Work instructions: The complete listing should be restated exactly.

Supplied material:
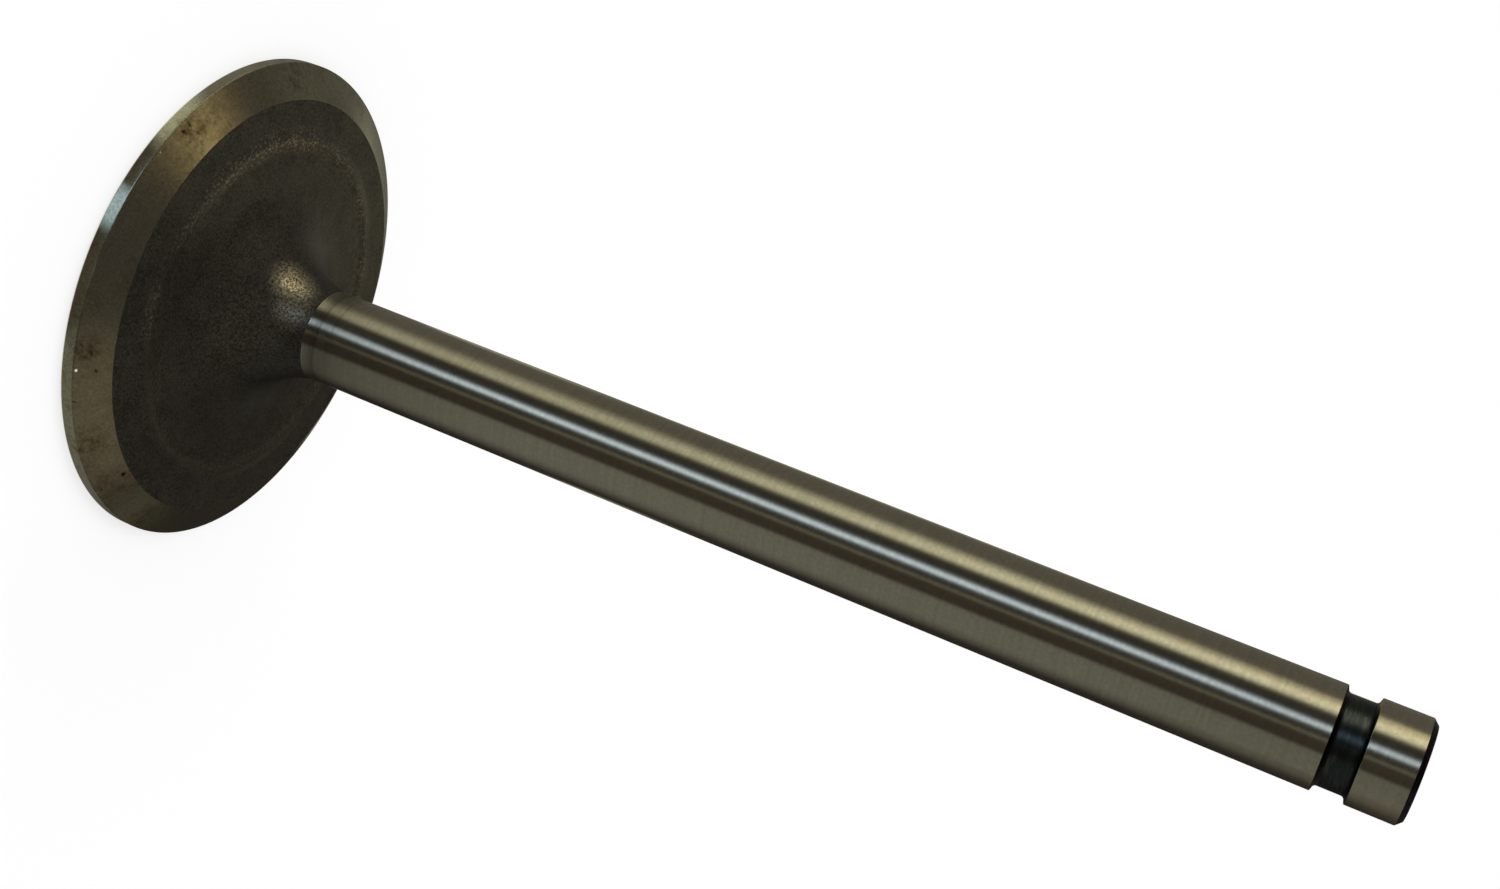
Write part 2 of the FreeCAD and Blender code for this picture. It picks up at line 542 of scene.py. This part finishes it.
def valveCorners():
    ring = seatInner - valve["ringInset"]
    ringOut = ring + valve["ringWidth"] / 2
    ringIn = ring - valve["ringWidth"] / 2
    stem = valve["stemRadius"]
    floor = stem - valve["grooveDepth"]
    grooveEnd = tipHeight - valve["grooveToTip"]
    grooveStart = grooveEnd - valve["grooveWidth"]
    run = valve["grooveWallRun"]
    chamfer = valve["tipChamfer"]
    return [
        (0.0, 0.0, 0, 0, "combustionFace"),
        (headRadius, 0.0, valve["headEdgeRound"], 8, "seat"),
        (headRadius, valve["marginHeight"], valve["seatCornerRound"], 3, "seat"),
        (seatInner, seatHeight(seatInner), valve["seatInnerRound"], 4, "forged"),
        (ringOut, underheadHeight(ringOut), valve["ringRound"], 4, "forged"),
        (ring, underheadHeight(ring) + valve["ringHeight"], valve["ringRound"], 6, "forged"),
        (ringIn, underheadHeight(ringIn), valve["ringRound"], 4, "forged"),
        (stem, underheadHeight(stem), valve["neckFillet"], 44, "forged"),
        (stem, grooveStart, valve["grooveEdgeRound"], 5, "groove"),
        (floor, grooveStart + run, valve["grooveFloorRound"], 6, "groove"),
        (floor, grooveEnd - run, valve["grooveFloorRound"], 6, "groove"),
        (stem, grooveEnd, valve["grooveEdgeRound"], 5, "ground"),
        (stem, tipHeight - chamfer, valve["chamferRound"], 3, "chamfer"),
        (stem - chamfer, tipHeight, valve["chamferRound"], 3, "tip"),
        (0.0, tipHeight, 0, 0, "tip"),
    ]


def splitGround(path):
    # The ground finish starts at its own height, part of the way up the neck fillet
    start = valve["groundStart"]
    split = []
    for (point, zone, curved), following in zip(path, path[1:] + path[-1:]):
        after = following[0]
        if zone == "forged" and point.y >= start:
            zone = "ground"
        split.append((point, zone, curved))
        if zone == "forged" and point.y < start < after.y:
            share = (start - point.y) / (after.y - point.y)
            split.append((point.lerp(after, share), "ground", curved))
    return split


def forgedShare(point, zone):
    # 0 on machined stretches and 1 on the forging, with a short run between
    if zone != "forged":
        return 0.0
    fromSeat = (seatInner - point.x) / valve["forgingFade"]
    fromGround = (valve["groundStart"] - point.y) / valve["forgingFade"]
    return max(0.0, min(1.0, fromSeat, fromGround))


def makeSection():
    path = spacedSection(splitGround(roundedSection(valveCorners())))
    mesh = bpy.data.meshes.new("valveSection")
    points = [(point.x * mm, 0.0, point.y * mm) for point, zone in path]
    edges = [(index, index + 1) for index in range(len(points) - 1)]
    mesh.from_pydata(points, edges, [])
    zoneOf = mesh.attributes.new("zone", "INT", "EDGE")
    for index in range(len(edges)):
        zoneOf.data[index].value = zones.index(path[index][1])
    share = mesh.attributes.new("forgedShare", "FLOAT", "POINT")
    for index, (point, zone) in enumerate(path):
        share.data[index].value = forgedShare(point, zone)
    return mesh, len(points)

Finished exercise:
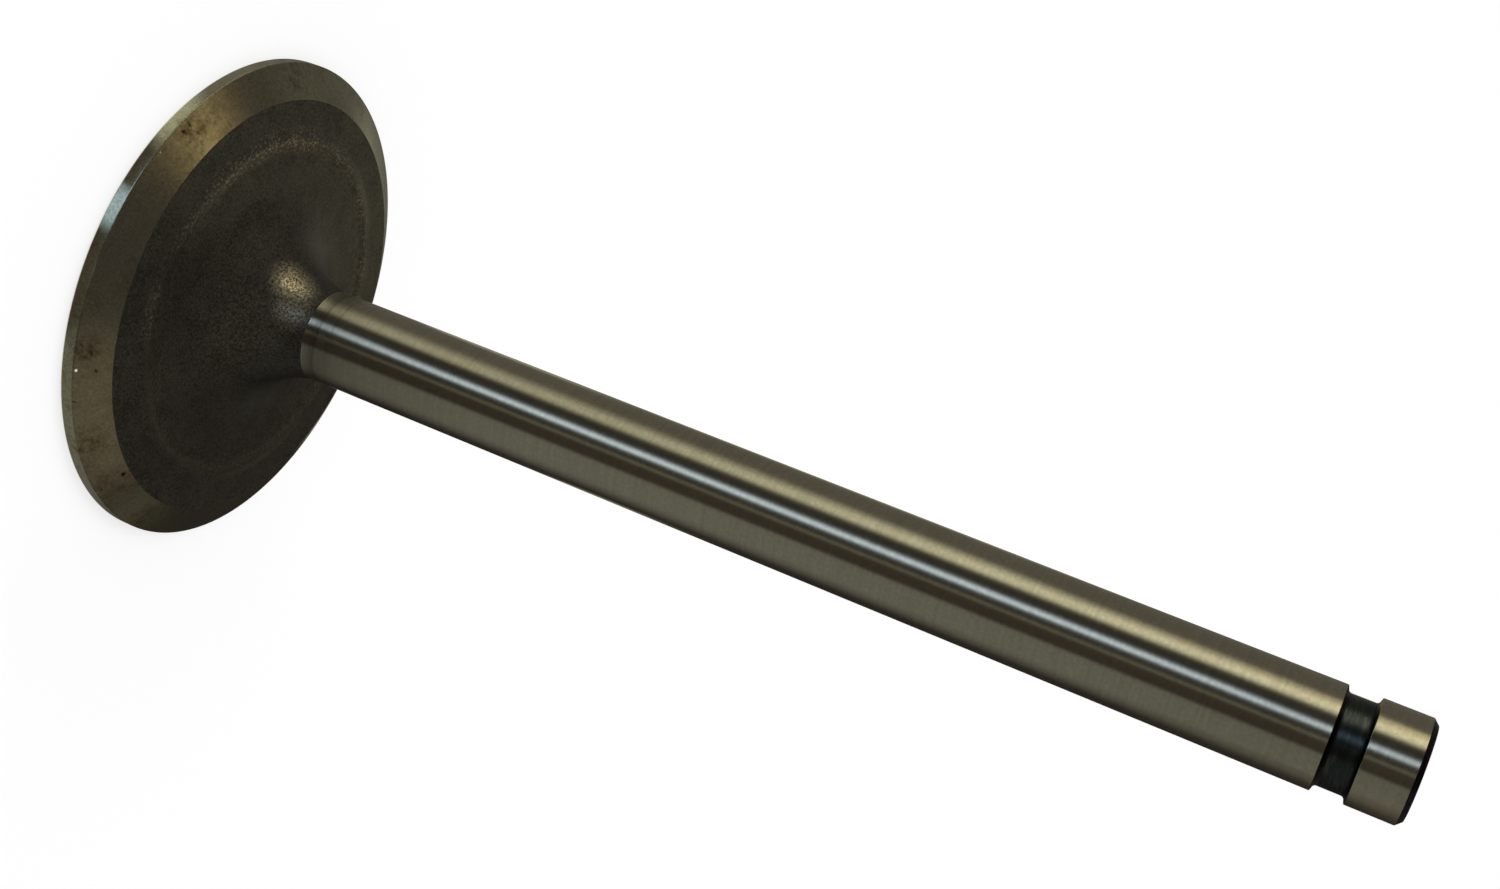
Write part 2 of the FreeCAD and Blender code for this picture. It picks up at line 542 of scene.py. This part finishes it.
def valveCorners():
    ring = seatInner - valve["ringInset"]
    ringOut = ring + valve["ringWidth"] / 2
    ringIn = ring - valve["ringWidth"] / 2
    stem = valve["stemRadius"]
    floor = stem - valve["grooveDepth"]
    grooveEnd = tipHeight - valve["grooveToTip"]
    grooveStart = grooveEnd - valve["grooveWidth"]
    run = valve["grooveWallRun"]
    chamfer = valve["tipChamfer"]
    return [
        (0.0, 0.0, 0, 0, "combustionFace"),
        (headRadius, 0.0, valve["headEdgeRound"], 8, "seat"),
        (headRadius, valve["marginHeight"], valve["seatCornerRound"], 3, "seat"),
        (seatInner, seatHeight(seatInner), valve["seatInnerRound"], 4, "forged"),
        (ringOut, underheadHeight(ringOut), valve["ringRound"], 4, "forged"),
        (ring, underheadHeight(ring) + valve["ringHeight"], valve["ringRound"], 6, "forged"),
        (ringIn, underheadHeight(ringIn), valve["ringRound"], 4, "forged"),
        (stem, underheadHeight(stem), valve["neckFillet"], 44, "forged"),
        (stem, grooveStart, valve["grooveEdgeRound"], 5, "groove"),
        (floor, grooveStart + run, valve["grooveFloorRound"], 6, "groove"),
        (floor, grooveEnd - run, valve["grooveFloorRound"], 6, "groove"),
        (stem, grooveEnd, valve["grooveEdgeRound"], 5, "ground"),
        (stem, tipHeight - chamfer, valve["chamferRound"], 3, "chamfer"),
        (stem - chamfer, tipHeight, valve["chamferRound"], 3, "tip"),
        (0.0, tipHeight, 0, 0, "tip"),
    ]


def splitGround(path):
    # The ground finish starts at its own height, part of the way up the neck fillet
    start = valve["groundStart"]
    split = []
    for (point, zone, curved), following in zip(path, path[1:] + path[-1:]):
        after = following[0]
        if zone == "forged" and point.y >= start:
            zone = "ground"
        split.append((point, zone, curved))
        if zone == "forged" and point.y < start < after.y:
            share = (start - point.y) / (after.y - point.y)
            split.append((point.lerp(after, share), "ground", curved))
    return split


def forgedShare(point, zone):
    # 0 on machined stretches and 1 on the forging, with a short run between
    if zone != "forged":
        return 0.0
    fromSeat = (seatInner - point.x) / valve["forgingFade"]
    fromGround = (valve["groundStart"] - point.y) / valve["forgingFade"]
    return max(0.0, min(1.0, fromSeat, fromGround))


def makeSection():
    path = spacedSection(splitGround(roundedSection(valveCorners())))
    mesh = bpy.data.meshes.new("valveSection")
    points = [(point.x * mm, 0.0, point.y * mm) for point, zone in path]
    edges = [(index, index + 1) for index in range(len(points) - 1)]
    mesh.from_pydata(points, edges, [])
    zoneOf = mesh.attributes.new("zone", "INT", "EDGE")
    for index in range(len(edges)):
        zoneOf.data[index].value = zones.index(path[index][1])
    share = mesh.attributes.new("forgedShare", "FLOAT", "POINT")
    for index, (point, zone) in enumerate(path):
        share.data[index].value = forgedShare(point, zone)
    return mesh, len(points)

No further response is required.